Work in the standard real-principal-type paired-Lagrangian calculus for vector-bundle valued half-density kernels associated with the clean pair $(N^*\Delta_O,\Lambda_\varepsilon)$. Kernels are sections of $E\boxtimes E^*$ tensored with the half-density bundle determined by $d\mu(x)d\mu(y)$; left action of $P$ means action in the first $O$ variable, and right action means the transpose-kernel action determined by $d\mu$ and the fibre pairing $E^*\times E\to\mathbb{C}$. Assume this calculus includes the diagonal principal-symbol exact sequence, the standard $\varepsilon$-side boundary-value normalization of $p^{-1}\operatorname{id}_E$ at the characteristic diagonal, local solvability and Borel summation for the left and right transport equations determined by the complete symbol of $P$, and the residual correction theorem which turns a left microlocal parametrix with the corresponding right transport normalization into a two-sided microlocal parametrix modulo kernels microlocally smooth in $\Gamma_\varepsilon$.

Then, for each $\varepsilon\in\{+,-\}$, there exists a properly supported continuous linear operator

\begin{align*} G_O^\varepsilon:C_c^\infty(O;E)\to \mathcal{D}'(O;E) \end{align*}

with Schwartz kernel

\begin{align*} K_O^\varepsilon\in \mathcal{D}'(O\times O;E\boxtimes E^*) \end{align*}

where $E^*$ is paired with $E$ using the density $d\mu$, such that

\begin{align*} \operatorname{WF}'(PG_O^\varepsilon-I)\cap\Gamma_\varepsilon=\varnothing \end{align*}

and

\begin{align*} \operatorname{WF}'(G_O^\varepsilon P-I)\cap\Gamma_\varepsilon=\varnothing. \end{align*}

Microlocally in $\Gamma_\varepsilon$, the kernel $K_O^\varepsilon$ is a paired Lagrangian distribution associated with the clean pair $(N^*\Delta_O,\Lambda_\varepsilon)$ in the standard half-density convention for real-principal-type parametrices.
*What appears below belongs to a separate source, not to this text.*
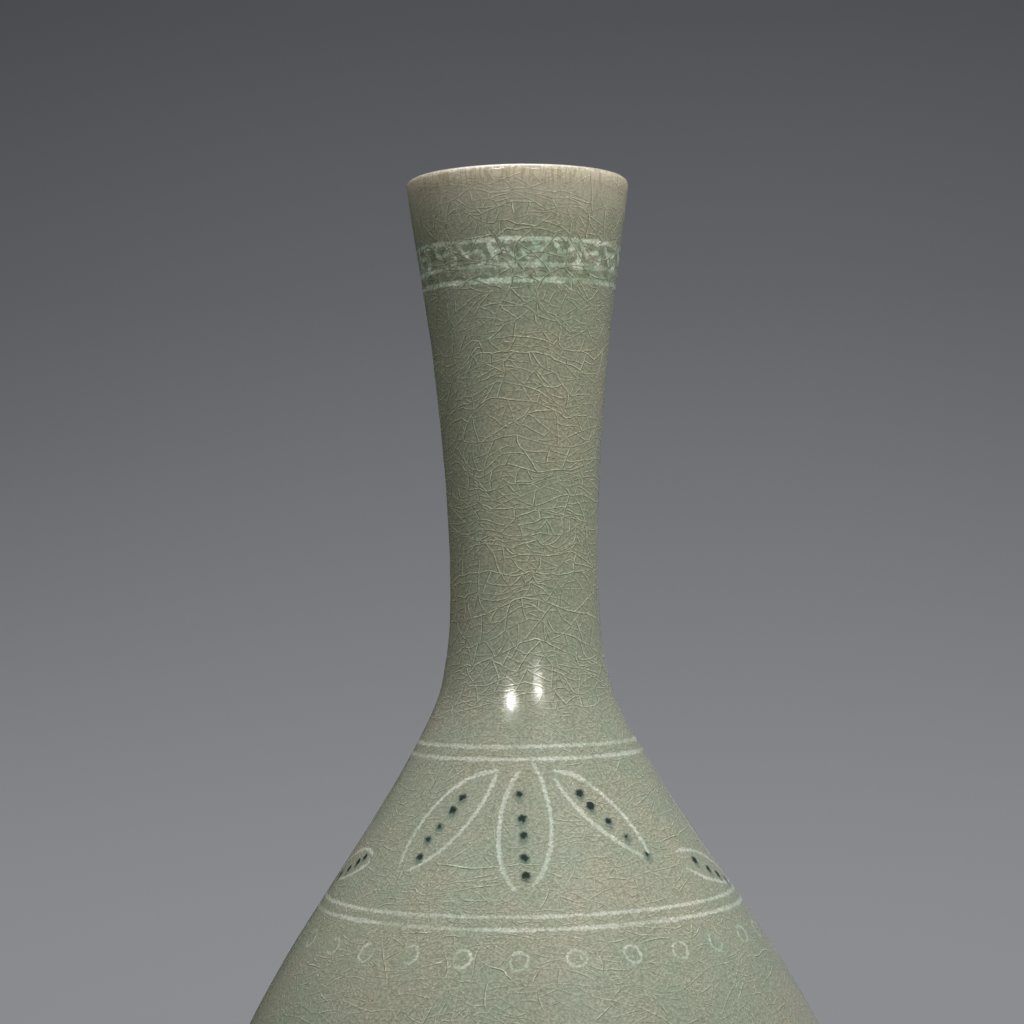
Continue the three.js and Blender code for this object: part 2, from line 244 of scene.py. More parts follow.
def pick(piece):
    """Makes a piece the only selected and the active one."""
    bpy.ops.object.select_all(action="DESELECT")
    piece.select_set(True)
    bpy.context.view_layer.objects.active = piece


def spun(name, line, edges, sides):
    """A piece made by spinning edges between (radius, height) points in mm round the axis."""
    mesh = bpy.data.meshes.new(name)
    mesh.from_pydata([(r * MM, 0, z * MM) for r, z in line], edges, [])
    piece = placed(name, mesh)
    pick(piece)
    bpy.ops.object.mode_set(mode="EDIT")
    bpy.ops.mesh.select_all(action="SELECT")
    bpy.ops.mesh.spin(steps=sides, angle=math.tau, center=(0, 0, 0), axis=(0, 0, 1))
    bpy.ops.mesh.select_all(action="SELECT")
    bpy.ops.mesh.remove_doubles(threshold=1e-6)
    bpy.ops.object.mode_set(mode="OBJECT")
    return piece


def face_outwards(piece):
    """Turns all faces of a piece the same way out."""
    pick(piece)
    bpy.ops.object.mode_set(mode="EDIT")
    bpy.ops.mesh.select_all(action="SELECT")
    bpy.ops.mesh.normals_make_consistent(inside=False)
    bpy.ops.object.mode_set(mode="OBJECT")


def corners(mesh):
    """Positions in mm of all the vertices, and the vertex and the face of each face corner."""
    places = np.zeros(len(mesh.vertices) * 3)
    mesh.vertices.foreach_get("co", places)
    vertex = np.zeros(len(mesh.loops), int)
    mesh.loops.foreach_get("vertex_index", vertex)
    sizes = np.zeros(len(mesh.polygons), int)
    mesh.polygons.foreach_get("loop_total", sizes)
    return places.reshape(-1, 3) / MM, vertex, np.repeat(np.arange(len(sizes)), sizes)


def set_map(mesh, across, up):
    """The UV map of a piece, from the two values of each face corner."""
    layer = mesh.uv_layers.new(name="OFBake")
    layer.data.foreach_set("uv", np.stack([across, up], 1).ravel())


def lay_out(piece, profile):
    """A UV map of a turned piece: once round is its width, and the way along its profile its height."""
    places, vertex, face = corners(piece.data)
    run = way_along(profile)
    total = run[-1] + np.hypot(*(profile[0] - profile[-1]))
    radius = np.hypot(places[:, 0], places[:, 1])
    nearest = np.array([
        np.argmin((profile[:, 0] - r) ** 2 + (profile[:, 1] - z) ** 2) for r, z in zip(radius, places[:, 2])
    ])
    along = run[nearest][vertex]
    middle = np.stack([np.bincount(face, places[vertex, axis]) for axis in (0, 1)], 1)
    facing = np.arctan2(middle[:, 1], middle[:, 0])[face]
    turn = np.arctan2(places[vertex, 1], places[vertex, 0]) - facing
    turn = np.where(radius[vertex] < 1e-3, 0, (turn + math.pi) % math.tau - math.pi)
    high = np.zeros(face[-1] + 1)
    np.maximum.at(high, face, along)
    along = np.where(high[face] - along > total / 2, along + total, along)
    across = (facing + turn) / math.tau + 0.5
    set_map(piece.data, 0.01 + 0.98 * across, 0.01 + 0.98 * along / total)


def turned(name, profile, node):
    """A thrown and glazed shell from its closed profile of (radius, height) points in mm."""
    pairs = [(i, (i + 1) % len(profile)) for i in range(len(profile))]
    edges = [(i, j) for i, j in pairs if max(profile[i][0], profile[j][0]) > 1e-6]
    piece = spun(name, profile, edges, SIDES)
    face_outwards(piece)
    lay_out(piece, profile)
    piece.data.vertices.foreach_set("co", thrown(corners(piece.data)[0]).ravel())
    piece.data.update()
    bpy.ops.object.shade_smooth_by_angle(angle=math.radians(SMOOTH_ANGLE))
    piece.data.materials.append(glaze)
    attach(piece, "root")
    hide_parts(node)
    return piece


def new_material(name):
    """A material, its node tree and its shader."""
    material = bpy.data.materials.new(name)
    material.use_nodes = True
    return material, material.node_tree, material.node_tree.nodes["Principled BSDF"]


def add_node(tree, kind, settings=None, **inputs):
    """A node of that kind in a tree. An input is a plain value or another node's output."""
    node = tree.nodes.new("ShaderNode" + kind)
    for name, value in (settings or {}).items():
        setattr(node, name, value)
    for name, value in inputs.items():
        socket = node.inputs[int(name[1:])] if name[0] == "_" else node.inputs[name.replace("_", " ")]
        if isinstance(value, bpy.types.NodeSocket):
            tree.links.new(value, socket)
        else:
            socket.default_value = value
    return node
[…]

Equivalently, away from $N^*\Delta_O$ it is a Fourier integral distribution associated with $\Lambda_\varepsilon$, and away from $\Lambda_\varepsilon$ it is a pseudodifferential kernel on the diagonal whose principal symbol is normalized so that applying $P$ gives the identity kernel modulo a kernel microlocally smooth in $\Gamma_\varepsilon$. In every phase chart for $\Lambda_\varepsilon\setminus N^*\Delta_O$, the phase satisfies

\begin{align*} p(x,\partial_x\phi)=0 \end{align*}

on its critical set, and the full $E\boxtimes E^*$-valued amplitude is determined modulo a smoothing amplitude by the transport equations obtained from the complete symbol of $P$ together with the diagonal identity normalization. No causal support property is asserted beyond proper support.